Well, a captured United States Air Force Fighter Pilot later reminisced about his interrogation, and his account tells us a lot about Scharff’s methods. In October 1944 Hubert Zemke was shot down over Germany and parachuted out of his aircraft. After several days of being on the run, he was captured and sent to Scharff for interrogation. Scharff made friendly conversation with him and wasn’t too interested in military intelligence. During a stroll through the woods, Scharff mistakenly mentioned that a chemical shortage was responsible for tracer bullets from American planes leaving white rather than red smoke. Zemke corrected him – there was no chemical shortage, the change in colour was to signal an aircraft was running out of ammunition. Scharff didn’t bat an eye, and the conversation continued. Zemke survived the war and only when he returned to the US he relayed his capture and interrogation to US army personnel, he realised what happened. When asked what Scharff got out of him he said “What did he get out of me? There is no doubt in my mind that he did extract something, but I haven’t the slightest idea what.”
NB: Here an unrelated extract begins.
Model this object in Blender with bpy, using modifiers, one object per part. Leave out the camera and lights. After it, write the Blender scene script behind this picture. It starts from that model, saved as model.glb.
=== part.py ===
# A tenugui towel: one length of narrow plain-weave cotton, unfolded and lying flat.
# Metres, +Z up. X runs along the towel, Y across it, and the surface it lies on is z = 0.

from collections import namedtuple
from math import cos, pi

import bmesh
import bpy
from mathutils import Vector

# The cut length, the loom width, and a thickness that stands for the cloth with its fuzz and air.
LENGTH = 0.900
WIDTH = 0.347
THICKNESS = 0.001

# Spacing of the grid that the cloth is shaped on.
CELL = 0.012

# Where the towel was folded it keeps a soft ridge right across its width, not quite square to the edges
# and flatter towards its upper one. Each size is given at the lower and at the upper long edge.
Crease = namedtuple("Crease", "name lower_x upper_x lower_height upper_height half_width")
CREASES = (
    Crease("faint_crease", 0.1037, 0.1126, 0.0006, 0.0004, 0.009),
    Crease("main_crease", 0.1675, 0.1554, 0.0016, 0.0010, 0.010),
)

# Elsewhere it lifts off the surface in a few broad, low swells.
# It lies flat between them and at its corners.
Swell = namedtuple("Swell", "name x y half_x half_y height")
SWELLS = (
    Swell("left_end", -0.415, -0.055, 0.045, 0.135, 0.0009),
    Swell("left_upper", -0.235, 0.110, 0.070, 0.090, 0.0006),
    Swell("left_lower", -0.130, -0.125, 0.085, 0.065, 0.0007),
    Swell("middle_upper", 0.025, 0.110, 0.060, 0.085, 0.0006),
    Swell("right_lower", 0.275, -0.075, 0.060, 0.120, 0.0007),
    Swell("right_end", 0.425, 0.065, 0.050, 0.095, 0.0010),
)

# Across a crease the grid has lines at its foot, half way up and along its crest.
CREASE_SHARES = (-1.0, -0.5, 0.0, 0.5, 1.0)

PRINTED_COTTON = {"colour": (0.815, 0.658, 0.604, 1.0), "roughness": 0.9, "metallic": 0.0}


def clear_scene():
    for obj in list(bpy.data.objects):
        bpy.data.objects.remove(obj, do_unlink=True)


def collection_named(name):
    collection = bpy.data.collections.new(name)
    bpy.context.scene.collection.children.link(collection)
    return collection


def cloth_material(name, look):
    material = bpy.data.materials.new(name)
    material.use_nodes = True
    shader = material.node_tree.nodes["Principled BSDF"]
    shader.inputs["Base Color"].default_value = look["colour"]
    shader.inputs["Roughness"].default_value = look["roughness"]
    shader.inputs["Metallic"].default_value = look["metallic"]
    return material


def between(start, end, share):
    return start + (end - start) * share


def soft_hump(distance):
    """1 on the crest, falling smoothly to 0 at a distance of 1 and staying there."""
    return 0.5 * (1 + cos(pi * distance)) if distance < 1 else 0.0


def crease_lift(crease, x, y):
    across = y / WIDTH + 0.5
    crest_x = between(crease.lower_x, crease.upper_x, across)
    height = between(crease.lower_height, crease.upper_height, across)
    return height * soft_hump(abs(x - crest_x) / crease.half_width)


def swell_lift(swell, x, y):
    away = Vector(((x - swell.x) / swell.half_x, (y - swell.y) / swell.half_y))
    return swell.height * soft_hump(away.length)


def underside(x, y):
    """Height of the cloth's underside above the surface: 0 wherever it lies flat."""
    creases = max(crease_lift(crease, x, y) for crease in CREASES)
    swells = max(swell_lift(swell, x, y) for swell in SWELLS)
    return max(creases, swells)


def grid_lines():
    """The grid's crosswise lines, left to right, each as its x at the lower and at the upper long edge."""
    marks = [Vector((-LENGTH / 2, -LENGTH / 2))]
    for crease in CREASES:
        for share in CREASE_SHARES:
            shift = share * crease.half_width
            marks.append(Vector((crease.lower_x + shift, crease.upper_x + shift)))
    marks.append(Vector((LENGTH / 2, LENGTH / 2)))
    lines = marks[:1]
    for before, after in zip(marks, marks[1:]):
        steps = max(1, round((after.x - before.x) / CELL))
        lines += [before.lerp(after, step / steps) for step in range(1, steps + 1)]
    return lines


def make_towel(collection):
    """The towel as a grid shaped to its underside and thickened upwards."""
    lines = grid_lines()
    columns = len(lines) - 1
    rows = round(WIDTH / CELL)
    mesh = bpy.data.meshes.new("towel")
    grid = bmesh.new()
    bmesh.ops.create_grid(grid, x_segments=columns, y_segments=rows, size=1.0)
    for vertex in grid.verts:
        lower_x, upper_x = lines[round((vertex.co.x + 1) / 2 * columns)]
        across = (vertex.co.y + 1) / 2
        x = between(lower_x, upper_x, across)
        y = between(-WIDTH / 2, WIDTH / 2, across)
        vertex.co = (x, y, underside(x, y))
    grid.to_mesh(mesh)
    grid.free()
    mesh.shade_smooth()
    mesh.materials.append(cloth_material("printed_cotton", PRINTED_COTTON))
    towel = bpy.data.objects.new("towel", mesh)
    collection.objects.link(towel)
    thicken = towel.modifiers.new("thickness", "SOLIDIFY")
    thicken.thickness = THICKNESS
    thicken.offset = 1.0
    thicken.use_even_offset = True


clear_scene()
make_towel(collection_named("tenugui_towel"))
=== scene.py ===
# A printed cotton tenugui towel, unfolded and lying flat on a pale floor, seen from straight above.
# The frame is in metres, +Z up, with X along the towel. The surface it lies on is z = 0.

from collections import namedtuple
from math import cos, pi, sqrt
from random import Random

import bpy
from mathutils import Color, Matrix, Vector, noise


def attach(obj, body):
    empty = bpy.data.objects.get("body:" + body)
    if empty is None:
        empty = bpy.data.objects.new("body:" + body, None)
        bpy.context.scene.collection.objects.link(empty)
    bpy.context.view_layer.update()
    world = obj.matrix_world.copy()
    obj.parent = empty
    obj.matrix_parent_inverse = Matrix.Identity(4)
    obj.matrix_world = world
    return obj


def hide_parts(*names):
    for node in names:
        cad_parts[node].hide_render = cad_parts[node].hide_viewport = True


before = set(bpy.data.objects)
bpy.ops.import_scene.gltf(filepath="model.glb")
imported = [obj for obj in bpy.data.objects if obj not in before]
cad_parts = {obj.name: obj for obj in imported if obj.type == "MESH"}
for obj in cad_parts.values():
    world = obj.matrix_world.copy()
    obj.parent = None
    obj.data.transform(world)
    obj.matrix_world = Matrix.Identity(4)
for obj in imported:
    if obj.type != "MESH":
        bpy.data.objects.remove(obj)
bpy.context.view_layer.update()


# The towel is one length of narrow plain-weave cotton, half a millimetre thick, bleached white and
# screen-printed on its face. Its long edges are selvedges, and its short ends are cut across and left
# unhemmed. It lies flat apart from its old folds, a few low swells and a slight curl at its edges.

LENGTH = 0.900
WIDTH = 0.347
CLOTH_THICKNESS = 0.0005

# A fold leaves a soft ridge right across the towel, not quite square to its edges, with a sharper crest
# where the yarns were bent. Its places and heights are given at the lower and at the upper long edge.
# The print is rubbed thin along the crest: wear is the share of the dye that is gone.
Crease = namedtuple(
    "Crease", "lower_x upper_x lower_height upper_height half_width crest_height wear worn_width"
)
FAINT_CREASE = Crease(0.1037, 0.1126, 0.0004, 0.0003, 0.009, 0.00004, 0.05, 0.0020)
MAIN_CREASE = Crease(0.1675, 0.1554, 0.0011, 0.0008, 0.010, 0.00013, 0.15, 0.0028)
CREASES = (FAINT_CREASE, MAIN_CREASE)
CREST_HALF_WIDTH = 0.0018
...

And he wasn’t the only one. One former prisoner said that Scharff ‘could get a confession of infidelity from a nun.’
Scharff’s unparalleled success came from the core belief that interrogating prisoners of war benefited from a friendly approach instead of torture. Basically, prisoners were unwilling to give up any information that the interrogator didn’t know. Still, they would think it useless to deny or withhold information that the interrogator pretended to know. It’s why Scharff always pretended to know more than he actually did during interrogations. He would provide a careful statement about a situation to which the prisoner would most likely reply yes or no, slowly coaxing the interrogator into the right direction and providing more information, even though the prisoner would just think he confirmed what the interrogator already knew.
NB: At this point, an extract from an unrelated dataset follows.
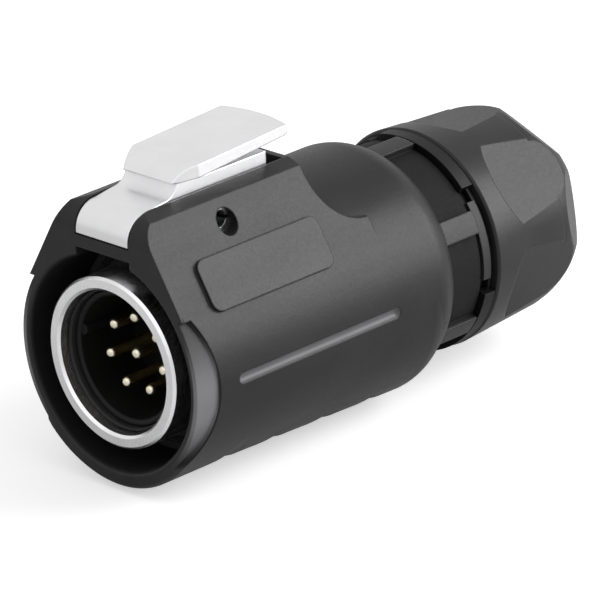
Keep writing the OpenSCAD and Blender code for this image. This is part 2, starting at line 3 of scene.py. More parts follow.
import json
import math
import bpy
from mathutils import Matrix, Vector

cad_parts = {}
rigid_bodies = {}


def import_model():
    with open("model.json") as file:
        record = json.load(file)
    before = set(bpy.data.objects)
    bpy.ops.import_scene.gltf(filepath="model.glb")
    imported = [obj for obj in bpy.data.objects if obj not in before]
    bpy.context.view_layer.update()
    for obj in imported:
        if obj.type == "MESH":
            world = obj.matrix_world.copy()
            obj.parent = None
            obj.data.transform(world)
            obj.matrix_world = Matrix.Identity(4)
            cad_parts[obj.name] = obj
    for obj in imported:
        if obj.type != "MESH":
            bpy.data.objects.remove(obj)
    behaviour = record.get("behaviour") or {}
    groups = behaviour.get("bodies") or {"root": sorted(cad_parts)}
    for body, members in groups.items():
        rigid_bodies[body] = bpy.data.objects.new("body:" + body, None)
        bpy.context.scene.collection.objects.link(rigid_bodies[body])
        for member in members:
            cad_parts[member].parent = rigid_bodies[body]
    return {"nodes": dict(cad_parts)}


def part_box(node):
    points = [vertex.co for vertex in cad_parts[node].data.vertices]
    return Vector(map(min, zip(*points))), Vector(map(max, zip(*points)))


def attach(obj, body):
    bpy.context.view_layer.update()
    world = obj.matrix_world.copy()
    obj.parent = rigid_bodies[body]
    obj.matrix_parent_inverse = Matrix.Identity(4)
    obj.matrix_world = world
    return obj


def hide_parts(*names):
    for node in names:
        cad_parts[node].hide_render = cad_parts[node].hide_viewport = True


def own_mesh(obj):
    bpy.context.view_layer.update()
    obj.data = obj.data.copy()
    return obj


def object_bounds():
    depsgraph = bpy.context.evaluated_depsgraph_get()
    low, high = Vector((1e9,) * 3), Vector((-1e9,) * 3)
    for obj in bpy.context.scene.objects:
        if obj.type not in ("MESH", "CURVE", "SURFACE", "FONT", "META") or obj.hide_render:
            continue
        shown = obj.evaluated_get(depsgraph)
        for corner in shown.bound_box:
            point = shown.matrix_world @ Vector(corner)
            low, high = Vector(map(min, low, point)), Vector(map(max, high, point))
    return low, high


bl_info = {
    "name": "Latching Cable Plug",
    "version": (1, 0, 0),
    "blender": (4, 5, 0),
    "location": "View3D > Sidebar > Cable Plug",
    "description": "Finishes, threads and return spring of a round latching plug, and its stage",
    "category": "Object",
}

import bmesh
import bpy
from bpy.props import FloatProperty, FloatVectorProperty, IntProperty, PointerProperty
from bpy.types import Operator, Panel, PropertyGroup
from mathutils import Matrix, Vector

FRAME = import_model()
CAD_LOW, CAD_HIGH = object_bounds()
NODES = FRAME["nodes"]
MM = 0.001

WHITE = (1.0, 1.0, 1.0, 1.0)

# the shell's neck and side faces, and the limits of the painted shade and painted highlights on it
NECK_LENGTH = 6.2 * MM
NECK_PAINTED_SHADE_TO = 14.8 * MM
MOUTH_PAINTED_SHADE_TO = 10.5 * MM
SIDE_FACE_INSET = 0.06 * MM
FOOT_FROM, FOOT_TO = 0.09 * MM, 0.36 * MM
PANEL_FROM = 0.3 * MM
GROOVE_FROM, GROOVE_TO, GROOVE_HALF = 6.2 * MM, 37.0 * MM, 0.95 * MM
CRESCENT_TO = 2.9 * MM
CRESCENT_LOW, CRESCENT_HIGH = -12.0 * MM, 8.5 * MM

# the gland's thread and the return spring
THREAD_LEAD = 0.5 * MM
STUB_THREAD_SHORT = 0.7 * MM
NUT_THREAD_PAST = 0.9 * MM
THREAD_DEPTH = 0.2 * MM
THREAD_WIDTH = 0.62
STEPS_PER_TURN = 48
SEAL_PROUD = 0.15 * MM
NUT_CLEARANCE = 0.3 * MM
SPRING_WIRE = 0.45 * MM

# the camera's aim and lens, and the stage's levels
AIM_RIGHT, AIM_UP = 24.45 * MM, 8.26 * MM
LENS, SENSOR = 360.0, 36.0
FLOOR_REACH = 4.0
FLOOR_GLOW = 0.5
SKY_LIGHT = 0.5
SKY_IN_GLOSS = 0.70


# ---- node graphs written as Python expressions ----


class Value:
    """A socket that takes Python's arithmetic: each operation adds a Math node."""

    def __init__(self, graph, socket):
        self.graph = graph
        self.socket = socket

    def math(self, operation, *operands):
        sockets = dict(enumerate(operands))
        return self.graph.add("ShaderNodeMath", {"operation": operation}, sockets)

    def __add__(self, other):
        return self.math("ADD", self, other)

    def __radd__(self, other):
        return self.math("ADD", other, self)

    def __sub__(self, other):
        return self.math("SUBTRACT", self, other)

    def __rsub__(self, other):
        return self.math("SUBTRACT", other, self)

    def __mul__(self, other):
        return self.math("MULTIPLY", self, other)

    def __rmul__(self, other):
        return self.math("MULTIPLY", other, self)

    def __pow__(self, other):
        return self.math("POWER", self, other)

    def __rpow__(self, other):
        return self.math("POWER", other, self)

    def least(self, other):
        return self.math("MINIMUM", self, other)

    def most(self, other):
        return self.math("MAXIMUM", self, other)

    def sine(self):
        return self.math("SINE", self)

    def cosine(self):
        return self.math("COSINE", self)

    def ramp(self, low, high, out_low=0.0, out_high=1.0):
        """Runs from out_low to out_high as the value goes from low to high, and holds outside."""
        return self.graph.add(
            "ShaderNodeMapRange",
            {"clamp": True, "interpolation_type": "SMOOTHSTEP"},
            {
                "Value": self, "From Min": low, "From Max": high,
                "To Min": out_low, "To Max": out_high,
            },
        )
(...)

Now one of the most ironic things about Scharff being the most successful interrogator in Nazi Germany is that he was not just never meant to be an interrogator, but he was never meant to join the German Luftwaffe at all. During the decade preceding the Second World War, Scharff worked for the Adler automobile manufacturer in Johannesburg, South Africa. There he met his British wife, with whom he had two children. Due to his work in South Africa, Scharff quickly became fluent in English and was promoted to director overseas. Fate had it that Scharff and his family were vacationing in Germany as the Second World War broke out. Because of hostilities he was unable to leave Germany and was eventually drafted into the Wehrmacht.
His unit was destined to be sent to the Eastern Front to invade the Soviet Union. But because of his fluency in English and the general awareness that the Eastern Front was a literal meat grinder, Scharff’s wife managed to talk herself into a general’s office and convince him to use her husband’s qualities as an interpreter. During the initial stages of the war, Scharff became an assistant-interrogator and saw the appalling treatment of Prisoners of War during interrogation sessions. He vowed to do things differently if he was ever in a position of influence. Thanks to a string of coincidences and an aeroplane crash with two of his superiors, over time Scharff actually became in charge of the Luftwaffe’s interrogation department, tasked with extracting information from captured Allied pilots. Throughout the war, he was tasked with not just interrogating fighter pilots, but also assisting other Luftwaffe interrogators with their interrogation, if the captured pilot did not want to give up any information. Furthermore, other departments of the Nazi military apparatus such as the Wehrmacht made ample use of him interrogating captured officers and spies. One of his most famous prisoners was Lt. Colonel Francis “Gabby” Gabreski, the US top fighter ace during the Second World War. He was notorious in Nazi Germany and when he crashed his aircraft in German territory, he was subsequently arrested and brought to Scharff. Although Scharff said, Gabreski was one of the few men he didn’t manage to extract new information out of, the two men remained friends until Scharff’s death nearly 50 years later.
Most articles and historiography about Scharff puts the emphasis on his charismatic personality and cultivated people-skills. Only recently, there has been an interest in explaining the actual effectiveness of Scharff’s tactics and the methodology behind it. In a 2016 study published in the International Journal of Intelligence and Counter-Intelligence researchers set up an experiment with several participants in order to test the effectiveness of the Scharff technique against the so-called ‘direct approach’, the business-like way of interrogating. Now, one of the findings was that the Scharff technique managed to elicit more information than the direct approach and that this information was more valuable and specific. But, what’s an even more interesting find is that people interrogated by the Scharff-technique tended to underestimate how much information they revealed. In contrast, the people questioned using the direct approach overestimated how much information they revealed. And these findings correspond with the saying of Zemke, who said he had no idea how much information he divulged because he simply never had the feeling he was being interrogated. And, well, that basically sums up the effectiveness of Scharff’s technique: pilots he interrogated simply didn’t realise they were giving up information the Nazis did not yet know, and Scharff didn’t have to torture a single soul for it.
And as for Scharff after the war? Well, although his wife left him, he did manage to remarry an American woman. He emigrated there and contributed significantly to the United States post-war interrogation techniques. In 1948 he gave lectures to US air force personnel and Scharff’s first-hand experience accounts became part of the core curriculum.
But Scharff didn’t stick to lecturing about interrogation: he became a mosaic artist and a pretty successful one at that. In another funny course of history, one of his works hangs on the wall in the Magic Kingdom Castle at Disney World. It is the Cinderella Castle Mosaic Mural and after this entire story about Scharff interrogating over 500 captured Allied pilots perhaps this is the most bewildering fact of the whole story. Nazi Germany’s Master Interrogator became a mosaic artist, with his art still exposed in Disney Land. But his work also hangs in the California State Capitol building, Los Angeles Hall and many other public buildings in the United States. He passed away in 1992, at the age of 85.